§ AVAILABLE DATA
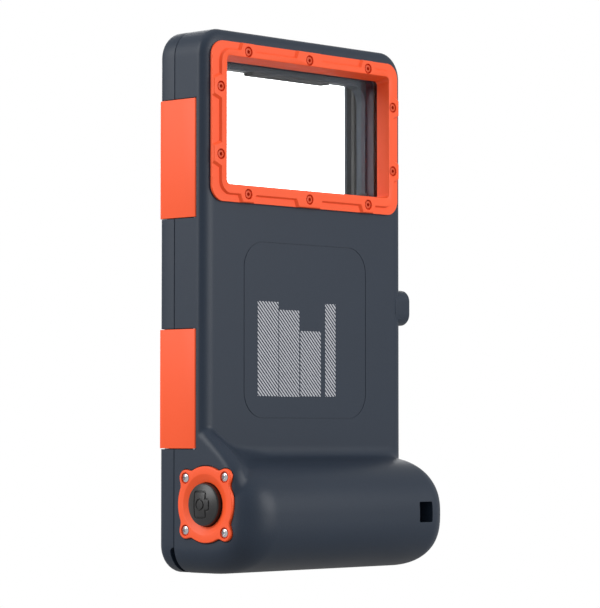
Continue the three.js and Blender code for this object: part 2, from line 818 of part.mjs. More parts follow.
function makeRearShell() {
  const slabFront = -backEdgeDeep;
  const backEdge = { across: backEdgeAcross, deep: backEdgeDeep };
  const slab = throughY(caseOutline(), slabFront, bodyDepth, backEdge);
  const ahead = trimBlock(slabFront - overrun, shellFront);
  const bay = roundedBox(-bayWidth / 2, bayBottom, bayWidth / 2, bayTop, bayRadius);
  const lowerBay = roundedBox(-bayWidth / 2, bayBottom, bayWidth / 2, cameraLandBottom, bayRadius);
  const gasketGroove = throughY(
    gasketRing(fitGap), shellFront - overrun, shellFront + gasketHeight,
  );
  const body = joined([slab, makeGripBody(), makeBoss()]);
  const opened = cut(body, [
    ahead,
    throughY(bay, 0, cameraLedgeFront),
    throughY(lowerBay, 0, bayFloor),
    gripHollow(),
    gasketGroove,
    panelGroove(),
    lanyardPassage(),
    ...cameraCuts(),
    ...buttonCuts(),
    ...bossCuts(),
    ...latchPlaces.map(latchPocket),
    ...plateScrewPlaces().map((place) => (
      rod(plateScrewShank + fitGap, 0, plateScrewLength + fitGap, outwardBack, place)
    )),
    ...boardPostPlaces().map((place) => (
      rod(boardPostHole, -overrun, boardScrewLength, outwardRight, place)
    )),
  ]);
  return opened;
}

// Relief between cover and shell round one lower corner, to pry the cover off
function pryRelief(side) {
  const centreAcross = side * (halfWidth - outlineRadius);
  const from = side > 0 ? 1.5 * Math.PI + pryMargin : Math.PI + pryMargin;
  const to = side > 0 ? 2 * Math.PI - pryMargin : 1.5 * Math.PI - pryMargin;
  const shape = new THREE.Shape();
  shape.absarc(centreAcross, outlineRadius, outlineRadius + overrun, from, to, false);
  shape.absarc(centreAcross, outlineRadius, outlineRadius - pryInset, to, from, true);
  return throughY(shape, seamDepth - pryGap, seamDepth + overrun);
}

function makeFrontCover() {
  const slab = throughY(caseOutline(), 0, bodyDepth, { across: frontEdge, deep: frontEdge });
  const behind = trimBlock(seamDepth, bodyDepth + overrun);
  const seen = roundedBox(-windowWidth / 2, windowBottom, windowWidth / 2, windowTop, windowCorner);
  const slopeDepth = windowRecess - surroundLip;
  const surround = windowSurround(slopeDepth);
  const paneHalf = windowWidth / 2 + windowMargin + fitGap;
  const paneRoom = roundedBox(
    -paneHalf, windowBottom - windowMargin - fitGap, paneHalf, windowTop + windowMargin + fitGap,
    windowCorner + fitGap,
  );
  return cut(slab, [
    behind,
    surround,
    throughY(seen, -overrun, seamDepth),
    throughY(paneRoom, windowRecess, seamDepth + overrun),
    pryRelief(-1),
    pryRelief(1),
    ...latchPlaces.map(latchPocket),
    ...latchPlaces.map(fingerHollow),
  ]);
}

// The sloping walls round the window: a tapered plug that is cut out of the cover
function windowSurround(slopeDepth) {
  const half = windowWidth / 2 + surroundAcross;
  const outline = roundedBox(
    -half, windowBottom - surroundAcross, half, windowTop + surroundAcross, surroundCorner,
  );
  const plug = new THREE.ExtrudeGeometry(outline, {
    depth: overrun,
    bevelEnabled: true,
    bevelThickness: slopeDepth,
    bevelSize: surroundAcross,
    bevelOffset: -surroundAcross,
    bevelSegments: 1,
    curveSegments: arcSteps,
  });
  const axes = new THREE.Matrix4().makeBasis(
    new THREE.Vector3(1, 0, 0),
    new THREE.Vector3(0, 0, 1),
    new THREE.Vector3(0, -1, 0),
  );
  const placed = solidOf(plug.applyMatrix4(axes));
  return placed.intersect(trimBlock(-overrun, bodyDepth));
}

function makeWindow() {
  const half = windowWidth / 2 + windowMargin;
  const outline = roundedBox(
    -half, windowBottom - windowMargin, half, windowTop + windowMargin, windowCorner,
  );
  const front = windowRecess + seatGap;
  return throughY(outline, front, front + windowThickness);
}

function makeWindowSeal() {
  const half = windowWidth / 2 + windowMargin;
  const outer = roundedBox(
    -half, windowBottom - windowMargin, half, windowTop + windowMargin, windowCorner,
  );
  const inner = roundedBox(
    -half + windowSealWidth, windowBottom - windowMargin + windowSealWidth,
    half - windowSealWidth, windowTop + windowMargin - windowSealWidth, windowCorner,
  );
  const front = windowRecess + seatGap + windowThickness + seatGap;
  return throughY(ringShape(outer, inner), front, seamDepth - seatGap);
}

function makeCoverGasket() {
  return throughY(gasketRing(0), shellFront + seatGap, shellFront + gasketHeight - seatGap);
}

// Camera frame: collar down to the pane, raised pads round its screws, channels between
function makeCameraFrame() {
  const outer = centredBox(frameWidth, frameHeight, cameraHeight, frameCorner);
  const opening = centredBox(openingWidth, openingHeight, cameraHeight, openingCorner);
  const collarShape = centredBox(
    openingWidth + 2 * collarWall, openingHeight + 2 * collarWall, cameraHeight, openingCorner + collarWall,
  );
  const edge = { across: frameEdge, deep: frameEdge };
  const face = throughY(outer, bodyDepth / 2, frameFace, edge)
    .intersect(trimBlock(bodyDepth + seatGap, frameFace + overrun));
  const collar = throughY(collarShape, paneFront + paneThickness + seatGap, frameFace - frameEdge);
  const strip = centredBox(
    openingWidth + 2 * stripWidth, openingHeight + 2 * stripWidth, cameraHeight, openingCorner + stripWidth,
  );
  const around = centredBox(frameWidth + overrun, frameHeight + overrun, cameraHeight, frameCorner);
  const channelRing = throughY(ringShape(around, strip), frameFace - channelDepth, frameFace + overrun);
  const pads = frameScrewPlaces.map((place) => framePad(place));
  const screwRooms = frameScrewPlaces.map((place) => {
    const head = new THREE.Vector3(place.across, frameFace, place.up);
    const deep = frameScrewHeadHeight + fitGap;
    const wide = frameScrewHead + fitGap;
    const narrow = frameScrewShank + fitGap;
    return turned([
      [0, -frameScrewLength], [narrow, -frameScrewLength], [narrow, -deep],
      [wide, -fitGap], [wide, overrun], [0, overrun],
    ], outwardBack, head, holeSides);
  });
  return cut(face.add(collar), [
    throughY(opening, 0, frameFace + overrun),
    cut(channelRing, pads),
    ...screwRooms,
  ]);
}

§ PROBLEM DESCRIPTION
Give back the whole listing, word for word.

§ COMPLETE OUTPUT
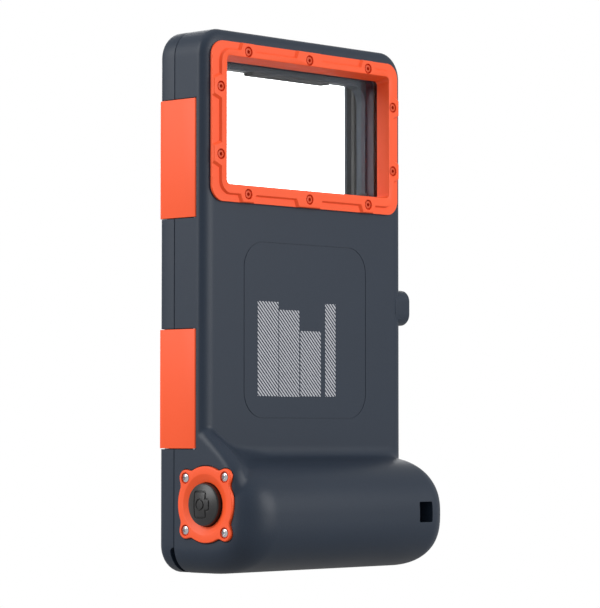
Continue the three.js and Blender code for this object: part 2, from line 818 of part.mjs. More parts follow.
function makeRearShell() {
  const slabFront = -backEdgeDeep;
  const backEdge = { across: backEdgeAcross, deep: backEdgeDeep };
  const slab = throughY(caseOutline(), slabFront, bodyDepth, backEdge);
  const ahead = trimBlock(slabFront - overrun, shellFront);
  const bay = roundedBox(-bayWidth / 2, bayBottom, bayWidth / 2, bayTop, bayRadius);
  const lowerBay = roundedBox(-bayWidth / 2, bayBottom, bayWidth / 2, cameraLandBottom, bayRadius);
  const gasketGroove = throughY(
    gasketRing(fitGap), shellFront - overrun, shellFront + gasketHeight,
  );
  const body = joined([slab, makeGripBody(), makeBoss()]);
  const opened = cut(body, [
    ahead,
    throughY(bay, 0, cameraLedgeFront),
    throughY(lowerBay, 0, bayFloor),
    gripHollow(),
    gasketGroove,
    panelGroove(),
    lanyardPassage(),
    ...cameraCuts(),
    ...buttonCuts(),
    ...bossCuts(),
    ...latchPlaces.map(latchPocket),
    ...plateScrewPlaces().map((place) => (
      rod(plateScrewShank + fitGap, 0, plateScrewLength + fitGap, outwardBack, place)
    )),
    ...boardPostPlaces().map((place) => (
      rod(boardPostHole, -overrun, boardScrewLength, outwardRight, place)
    )),
  ]);
  return opened;
}

// Relief between cover and shell round one lower corner, to pry the cover off
function pryRelief(side) {
  const centreAcross = side * (halfWidth - outlineRadius);
  const from = side > 0 ? 1.5 * Math.PI + pryMargin : Math.PI + pryMargin;
  const to = side > 0 ? 2 * Math.PI - pryMargin : 1.5 * Math.PI - pryMargin;
  const shape = new THREE.Shape();
  shape.absarc(centreAcross, outlineRadius, outlineRadius + overrun, from, to, false);
  shape.absarc(centreAcross, outlineRadius, outlineRadius - pryInset, to, from, true);
  return throughY(shape, seamDepth - pryGap, seamDepth + overrun);
}

function makeFrontCover() {
  const slab = throughY(caseOutline(), 0, bodyDepth, { across: frontEdge, deep: frontEdge });
  const behind = trimBlock(seamDepth, bodyDepth + overrun);
  const seen = roundedBox(-windowWidth / 2, windowBottom, windowWidth / 2, windowTop, windowCorner);
  const slopeDepth = windowRecess - surroundLip;
  const surround = windowSurround(slopeDepth);
  const paneHalf = windowWidth / 2 + windowMargin + fitGap;
  const paneRoom = roundedBox(
    -paneHalf, windowBottom - windowMargin - fitGap, paneHalf, windowTop + windowMargin + fitGap,
    windowCorner + fitGap,
  );
  return cut(slab, [
    behind,
    surround,
    throughY(seen, -overrun, seamDepth),
    throughY(paneRoom, windowRecess, seamDepth + overrun),
    pryRelief(-1),
    pryRelief(1),
    ...latchPlaces.map(latchPocket),
    ...latchPlaces.map(fingerHollow),
  ]);
}

// The sloping walls round the window: a tapered plug that is cut out of the cover
function windowSurround(slopeDepth) {
  const half = windowWidth / 2 + surroundAcross;
  const outline = roundedBox(
    -half, windowBottom - surroundAcross, half, windowTop + surroundAcross, surroundCorner,
  );
  const plug = new THREE.ExtrudeGeometry(outline, {
    depth: overrun,
    bevelEnabled: true,
    bevelThickness: slopeDepth,
    bevelSize: surroundAcross,
    bevelOffset: -surroundAcross,
    bevelSegments: 1,
    curveSegments: arcSteps,
  });
  const axes = new THREE.Matrix4().makeBasis(
    new THREE.Vector3(1, 0, 0),
    new THREE.Vector3(0, 0, 1),
    new THREE.Vector3(0, -1, 0),
  );
  const placed = solidOf(plug.applyMatrix4(axes));
  return placed.intersect(trimBlock(-overrun, bodyDepth));
}

function makeWindow() {
  const half = windowWidth / 2 + windowMargin;
  const outline = roundedBox(
    -half, windowBottom - windowMargin, half, windowTop + windowMargin, windowCorner,
  );
  const front = windowRecess + seatGap;
  return throughY(outline, front, front + windowThickness);
}

function makeWindowSeal() {
  const half = windowWidth / 2 + windowMargin;
  const outer = roundedBox(
    -half, windowBottom - windowMargin, half, windowTop + windowMargin, windowCorner,
  );
  const inner = roundedBox(
    -half + windowSealWidth, windowBottom - windowMargin + windowSealWidth,
    half - windowSealWidth, windowTop + windowMargin - windowSealWidth, windowCorner,
  );
  const front = windowRecess + seatGap + windowThickness + seatGap;
  return throughY(ringShape(outer, inner), front, seamDepth - seatGap);
}

function makeCoverGasket() {
  return throughY(gasketRing(0), shellFront + seatGap, shellFront + gasketHeight - seatGap);
}

// Camera frame: collar down to the pane, raised pads round its screws, channels between
function makeCameraFrame() {
  const outer = centredBox(frameWidth, frameHeight, cameraHeight, frameCorner);
  const opening = centredBox(openingWidth, openingHeight, cameraHeight, openingCorner);
  const collarShape = centredBox(
    openingWidth + 2 * collarWall, openingHeight + 2 * collarWall, cameraHeight, openingCorner + collarWall,
  );
  const edge = { across: frameEdge, deep: frameEdge };
  const face = throughY(outer, bodyDepth / 2, frameFace, edge)
    .intersect(trimBlock(bodyDepth + seatGap, frameFace + overrun));
  const collar = throughY(collarShape, paneFront + paneThickness + seatGap, frameFace - frameEdge);
  const strip = centredBox(
    openingWidth + 2 * stripWidth, openingHeight + 2 * stripWidth, cameraHeight, openingCorner + stripWidth,
  );
  const around = centredBox(frameWidth + overrun, frameHeight + overrun, cameraHeight, frameCorner);
  const channelRing = throughY(ringShape(around, strip), frameFace - channelDepth, frameFace + overrun);
  const pads = frameScrewPlaces.map((place) => framePad(place));
  const screwRooms = frameScrewPlaces.map((place) => {
    const head = new THREE.Vector3(place.across, frameFace, place.up);
    const deep = frameScrewHeadHeight + fitGap;
    const wide = frameScrewHead + fitGap;
    const narrow = frameScrewShank + fitGap;
    return turned([
      [0, -frameScrewLength], [narrow, -frameScrewLength], [narrow, -deep],
      [wide, -fitGap], [wide, overrun], [0, overrun],
    ], outwardBack, head, holeSides);
  });
  return cut(face.add(collar), [
    throughY(opening, 0, frameFace + overrun),
    cut(channelRing, pads),
    ...screwRooms,
  ]);
}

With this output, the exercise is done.